Following its sale of a stake in a mega-scale carbon capture project in the Gulf Coast, Carbonvert is planning to initiate conversations to raise additional corporate capital, with plans to deploy as much as $500m into new projects.

Carbonvert, a Houston-based carbon capture and sequestration developer, is planning to start conversations soon with an eye to raise corporate capital that will allow it to advance mega-scale CCS projects, CEO Alex Tiller said in an interview.

Owned by a group of outside investors and the management team, Carbonvert is advancing a business model that takes advantage of the group’s expertise in early-stage project development, Tiller said.

The company recently completed the sale of its 25% interest in the Bayou Bend CCS project to Norway’s Equinor, which will now own the development alongside Chevron (50%) and Talos Energy (25%).

Bayou Bend CCS is the type of mega-scale project that Carbonvert will be pursuing in coming years, and for which the company will need to raise as much as $500m in corporate capital due to the capital-intensive nature of the projects, Tiller said.

Chevron last year bought its 50% operating stake in Bayou Bend for $50m, implying a $100m valuation for the project, which is positioned to become one of the largest CCS developments in the US for industrial emitters, with nearly 140,000 gross acres of pore space – 100,000 onshore and 40,000 offshore.

Carbonvert’s stake sale, announced yesterday, was “a positive result” for the company, Tiller said, though he declined to comment further on the valuation.

“It delivers capital to our balance sheet and allows us to grow our pipeline of projects and fund additional projects,” he said. Carbonvert used Jefferies as sell-side financial advisor in the sale to Equinor, he added.

Tiller, a veteran of the renewable energy industry, is a founding member of Carbonvert alongside Chief Development Officer Jan Sherman, who previously had a 30-year career with Shell and helped build the oil major’s Quest CCS project in Alberta, Canada.

For the upcoming capital raise, Carbonvert has not decided on whether to use a financial advisor; the structure of the capital raise will likely determine if an advisor is needed, Tiller said.

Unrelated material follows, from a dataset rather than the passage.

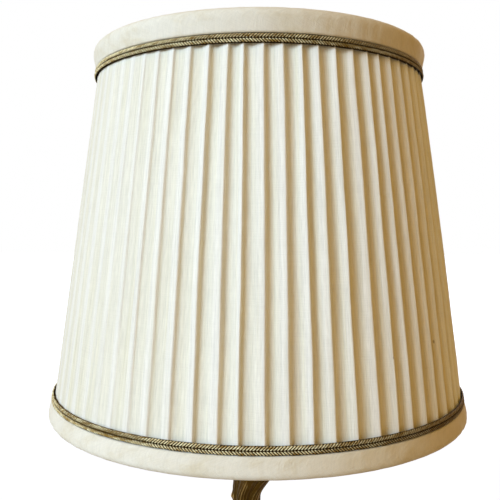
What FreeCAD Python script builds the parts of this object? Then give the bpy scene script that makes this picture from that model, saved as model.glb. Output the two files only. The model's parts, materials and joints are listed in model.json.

“We’ll definitely be out raising more corporate capital – these projects are tremendously expensive,” he said. “We’ll be starting conversations soon.”

The company has a line of sight to deploy as much as $500m of capital into its own projects over the next several years, he said, an indication of how much capital it will need to raise.

“These are large infrastructure projects that are going to take many years to bring to fruition, followed by decades of operations,” he said. “We live at the front end of the projects,” he added, “and when the appropriate parties are at the table, it’s really an act of humility to say ‘hey, maybe we’ve taken this as far as we can or should,’” a reference to finding the right time to sell the company’s stakes in the projects it is developing.

In addition to the Bayou Bend CCS project, Carbonvert is part of a consortium that’s developing a carbon hub in Wyoming. The company is also collaborating on an exploratory study for the direct air capture and storage of CO2 emissions from a nuclear power plant in Alabama.

“You can expect to see project announcements that look like Bayou Bend in the future,” Tiller said. “We like that type of mega-scale project, we like offshore, and we’re also pursuing some opportunities onshore that are less mature.”